# New Computer Can't Get to Boot to Windows



## DangerMouse (Jul 17, 2008)

It SOUNDS like you're using the old 33 cable from HDD to MB. This would do what you describe.
That MB needs ata 100 cable from HDD to MB. (blue end) 
The 33 cable (grey) is ok for cdrom though.
If this is what you have, get correct cable and boot 'er up! 
The 512 stick is the correct ram, btw.

DM


----------



## C_J_GO (Nov 30, 2008)

I did indeed have the blue cable hooked up to the cd-rom and the black end cable hooked to the hd. i swapped them around and still no go. i found the blue cable had a cut in the red line (ground I believe). So swapped it with another cable and still no go. It boots through BIOS, and then the screen goes black and I get a couple chatters out of the hd and then all activity stops. I looked at the cables and neither have an idication of whether they are the 100 or 33 cable. Are there any certain markings that would be on either cable?


----------



## DangerMouse (Jul 17, 2008)

Ohkayyyy, the blue end of the 100 cable goes on the MB. 
If the HDD chatters, it's likely dying/dead. Swap back to the other HDD and retry that one.

DM


----------



## n0c7 (May 15, 2008)

Is this a fresh installation of Windows onto the newly built machine? Windows and it's driver architecture is very unforgiving if you simply grabbed the HDD from one system and plunked it into this one.

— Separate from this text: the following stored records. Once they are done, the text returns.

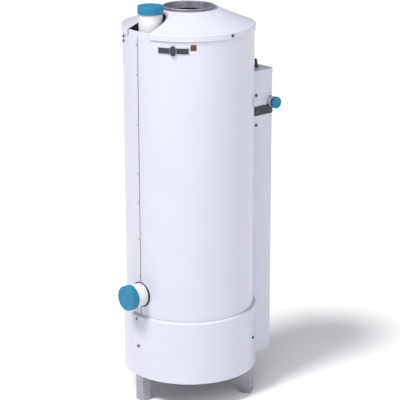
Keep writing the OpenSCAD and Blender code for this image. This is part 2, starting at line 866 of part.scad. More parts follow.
module relief_valve() {
    color(brass) translate([0, 0, relief_z]) {
        rod_y(relief_y, relief_y - 186, 11);
        translate([0, 217, 0]) rotate([90, 0, 0]) cylinder(h = 10, r = 17, $fn = 6);
        translate([0, relief_y, 0]) {
            difference() {
                translate([0, 0, -36]) cylinder(h = 36, r = outlet_pin_r);
                translate([0, 0, -37]) cylinder(h = 24, r = outlet_pin_bore);
            }
            translate([0, 0, -16]) cylinder(h = 34, r = relief_r);
            translate([0, 0, 18 - eps]) cylinder(h = 12, r = 12);
            translate([0, 0, 30 - 2 * eps]) cylinder(h = 5, r = 3.5);
            difference() {
                for (side = [-1, 1]) {
                    translate([side * 7.5 - 1, -5, 30 - 2 * eps]) cube([2, 10, 13]);
                }
                translate([0, 0, lever_lift]) rod_x(-10, 20, lever_pin_r + 0.05);
            }
        }
    }
}

module relief_lever() {
    color(galvanised) translate([0, relief_y, relief_z + lever_lift]) {
        rod_x(-9.5, 19, lever_pin_r);
        translate([-5, -2, -1]) cube([10, 40, 2]);
        translate([0, 38, -1]) cylinder(h = 2, r = 9);
    }
}

module drain_valve() {
    color(brass) turned(drain_turn) translate([0, 0, drain_z]) {
        rod_x(186, drain_r - 186, 11);
        translate([208, 0, 0]) rotate([0, 90, 0]) cylinder(h = 8, r = 16, $fn = 6);
        translate([drain_r, 0, 0]) {
            sphere(r = 16);
            difference() {
                translate([0, 0, -14]) cylinder(h = 14, r = drain_body_r);
                translate([0, 0, -35]) cylinder(h = 22, r = outlet_pin_bore);
            }
            difference() {
                translate([0, 0, -34]) cylinder(h = 34, r = outlet_pin_r);
                translate([0, 0, -35]) cylinder(h = 22, r = outlet_pin_bore);
            }
            translate([0, 0, 8]) cylinder(h = 14, r = 9);
            translate([0, 0, 22 - eps]) cylinder(h = 8, r = 3);
        }
    }
}

module drain_handle() {
    color(black) turned(drain_turn) translate([drain_r, 0, drain_z + 23]) difference() {
        union() {
            cylinder(h = 9, r = 8);
            translate([0, 0, 2]) cylinder(h = 6, r = 22);
        }
        translate([0, 0, -1]) cylinder(h = 20, r = 3.05);
        for (i = [0 : 5]) rotate([0, 0, i * 60]) {
            translate([24, 0, -1]) cylinder(h = 12, r = 6);
            rotate([0, 0, 30]) translate([14.5, 0, -1]) cylinder(h = 12, r = 3.6);
        }
    }
}

base_skirt();
skirt_screws();
base_pan();
leg_inlet_side();
leg_front();
leg_rear();
leg_screws();
heat_shield();
burner_head();
burner_mixer_tube();
burner_bracket();
pilot_burner();
pilot_tube();
gas_orifice();
gas_manifold();
burner_door();
tank_shell();
tank_heads();
flue_tube();
flue_baffle();
flue_collar();
anode_rod();
outlet_nipple();
outlet_cap();
inlet_nipple();
inlet_cap();
inlet_grommet();
insulation_blanket();
jacket_shell();
seam_rivets();
jacket_screws();
top_cover();
cover_screws();
nameplate();
nameplate_boss();
rating_label();
box_standoffs();
box_chassis();
box_housing();
box_screws();
box_panel();
panel_screws();
box_lid();
gas_bracket();
bracket_screw();
gas_nipple();
gas_cap();
gas_elbow();
gas_valve();
gas_knob();
thermostat_body();
thermostat_dial();
thermowell();
igniter_body();
igniter_washer();
igniter_button();
relief_valve();
relief_lever();
drain_valve();
drain_handle();
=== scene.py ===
"""Looks of a gas storage water heater: finishes, turned and folded detail pieces, studio and camera."""

import json
import logging
import math
from dataclasses import dataclass
from enum import Enum
from typing import Callable, Iterable, Sequence

import bmesh
import bpy
from mathutils import Matrix, Vector


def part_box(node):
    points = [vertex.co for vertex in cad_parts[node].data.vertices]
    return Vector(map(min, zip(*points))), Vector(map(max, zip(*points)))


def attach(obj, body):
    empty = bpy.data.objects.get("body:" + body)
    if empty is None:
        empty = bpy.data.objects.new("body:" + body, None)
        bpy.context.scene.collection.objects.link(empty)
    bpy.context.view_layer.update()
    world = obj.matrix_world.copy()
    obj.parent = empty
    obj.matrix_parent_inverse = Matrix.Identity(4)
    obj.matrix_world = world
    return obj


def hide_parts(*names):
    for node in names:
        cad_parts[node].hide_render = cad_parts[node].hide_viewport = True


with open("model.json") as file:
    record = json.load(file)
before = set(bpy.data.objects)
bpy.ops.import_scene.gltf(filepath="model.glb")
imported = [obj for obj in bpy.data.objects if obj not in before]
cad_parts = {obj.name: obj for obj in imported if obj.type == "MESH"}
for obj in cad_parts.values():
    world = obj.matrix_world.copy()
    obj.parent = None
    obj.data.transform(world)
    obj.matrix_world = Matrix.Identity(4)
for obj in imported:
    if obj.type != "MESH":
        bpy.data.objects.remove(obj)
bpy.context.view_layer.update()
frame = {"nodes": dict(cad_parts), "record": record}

LOG = logging.getLogger("water_heater")
MM = 0.001
BODY = "heater"

Colour = tuple[float, float, float]
Profile = Sequence[tuple[float, float]]


# ---------------------------------------------------------------- finishes


class Grain(Enum):
    """The patterns that a surface can carry."""

    CLOUD = "soft clouds"
    SPANGLE = "zinc crystals"
    DRAWN = "drawn lines"
    CAST = "sand cast skin"
    FIBRE = "loose fibres"


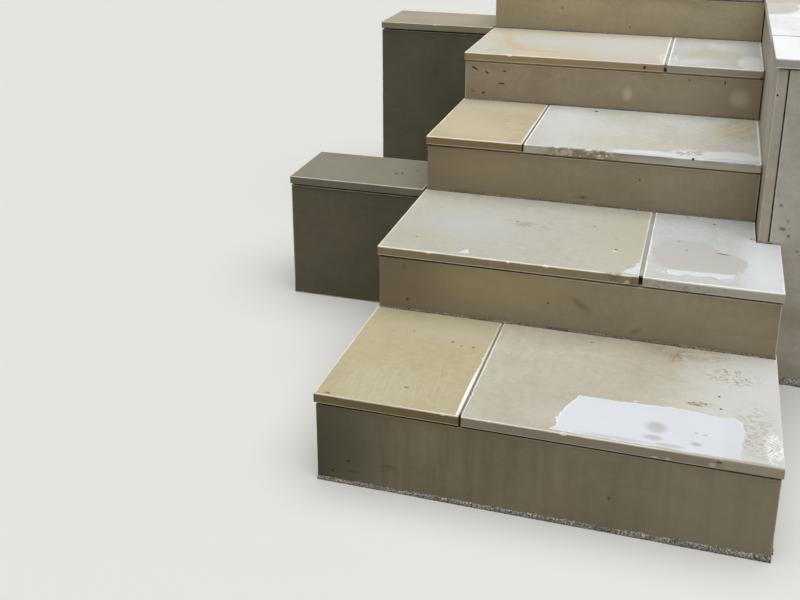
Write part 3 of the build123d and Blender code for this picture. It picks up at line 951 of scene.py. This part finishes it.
# %% [markdown]
# ## The wall beside the steps
#
# The front shows one wide slab and, beside an open joint, the edge of the first cheek slab as a narrow
# strip. The copings lie in full view of the sky. In front they are almost white, partly rain-washed
# stone and partly a painted highlight of the sky's glare, and further back drier and greyer.

# %% Wall slabs
WALL_FINISH = {
    "wall_front_slab": ("front", dict(tone="#CBC5BA", cloud="#C4BDB1", vein="#B9B1A4", seed=31, tilt=0.0,
                                      lie=(0.12, 1, 1), dark_foot=True, marks=[
        on_face(894, 458, 4, 3.4, "#8A8272", soft=0.4), on_face(913, 421, 3, 3, "#978F80", soft=0.4),
        on_face(903, 400, 8, 4, "#8A8070", soft=0.4, ragged=0.9),
        on_face(918, 384, 3, 4, "#9C7A66", soft=0.4),
        on_face(941, 348, 4, 3, "#978F80", soft=0.4),
        on_face(969, 177, 60, 30, "#A69C8C", soft=0.9, share=0.6),
    ])),
    "wall_cheek_slab_1": ("left", dict(tone="#CDC6BA", cloud="#C5BCAE", vein="#B7AE9E", seed=32, drips=0.2,
                                       marks=[
        on_face(856.5, 719, 2.4, 2.6, "#1A1612", soft=0.2),
        on_face(863, 300, 30, 200, "#A89C82", soft=0.9, share=0.6),
    ])),
    "wall_cheek_slab_2": ("left", dict(tone="#BFB6A4", cloud="#B5AB98", vein="#A89D88", seed=33, drips=0.2)),
    "wall_cheek_slab_3": ("left", dict(tone="#C1B8A6", cloud="#B7AD9A", vein="#AA9F8A", seed=34, drips=0.2)),
    # The near-white tones of the front copings are partly a painted highlight of the sky; the darker sawn
    # front edge of the first is partly its own colour and partly painted shade.
    "wall_coping_1": ("up", dict(tone="#FAFBFC", cloud="#F4F6F7", vein="#EEF0F0", edge="#A9A59B",
                                 edge_share=0.85, seed=35, cloud_share=0.4, marks=[
        on_top(997, 785, 300, 110, "#F6F8F9", soft=0.9, share=0.8, wet=True),
    ])),
    "wall_coping_2": ("up", dict(tone="#F4F6F7", cloud="#EDEFEF", vein="#E4E6E5", seed=36, marks=[
        on_top(845, 1440, 90, 146, "#C6C6BE", soft=0.1, ragged=0.4, share=0.95),
        on_top(985, 980, 240, 3.4, "#8E9193", ragged=0.2, share=0.85),
    ])),
    "wall_coping_3": ("up", dict(tone="#C9C6B8", cloud="#C1BCAA", vein="#B5AE98", seed=37)),
}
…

Also, since you were messing around with different types of RAM, both types you tried should have been 184 pin but ensure that you did not bend any of the pins in the RAM socket on the board.


----------



## n0c7 (May 15, 2008)

DangerMouse said:


> Ohkayyyy, the blue end of the 100 cable goes on the MB.
> If the HDD chatters, it's likely dying/dead. Swap back to the other HDD and retry that one.
> 
> DM


Yup....


----------



## DangerMouse (Jul 17, 2008)

One more thing, only have ONE HDD in when you install windows or it'll wonky all over your floor.....

DM


----------



## DangerMouse (Jul 17, 2008)

DangerMouse said:


> wonky all over your floor.....


Not sure what that means, but I'm sure it can't be a good thing....

DM


----------



## C_J_GO (Nov 30, 2008)

Yes it is a fresh isntall. I have found anolhter IDE hard drive that I am currently installing XP on. I only have 1 hard drive in there right now and have moved down to 1 stick of single channel 333 RAM. Hopefully this works. I will kepp you all informed.


----------



## nap (Dec 4, 2007)

right about now I'm thinking that $200 computer isn't such a great deal.:whistling2:


I don't "do" computers so much but I can surely relate this situation to cars I've owned. Got a real deal on a car one time; free.

then, after putting $500 in parts and (if charged labor) a couple thousand, I had a car worth a good solid $400.


----------



## C_J_GO (Nov 30, 2008)

I am still getting copy errors when installing XP. I have 2 XP discs that are copies off the original (same key used). I just used 1 of the discs a few weeks ago to reformat a laptop and it worked perfect without any errors. Is there anyway to test the motherboard for problems? I have had the same problems with different RAM, hard drives, and XP discs. 

p.s I just click OK when a copy error comes up and it continues to install.


----------



## C_J_GO (Nov 30, 2008)

I am using the computer right now, but still do not have a good feeling that this work work again. A few years ago I used a piece of software at my job that woulds run a test on all your hardware and determine if it failed or not. I cannot remember what the name of it was. Anyone have a similar software that they use?


----------



## C_J_GO (Nov 30, 2008)

Just to bring an end to this, I ended up replacing the RAM with one I had in another machine and has been runnig ever since the last post. It is only a 256k, so I ordered 2gigs of pc2700 and should be here any day.


----------



## DangerMouse (Jul 17, 2008)

That'll help speed it up, for sure. IF it's the right type/amount of ram for that MB! lol
Glad you didn't end up smashing it in the street. Po)

DM


----------



## operagost (Jan 8, 2010)

This is what I use to test RAM: http://www.memtest86.com/


----------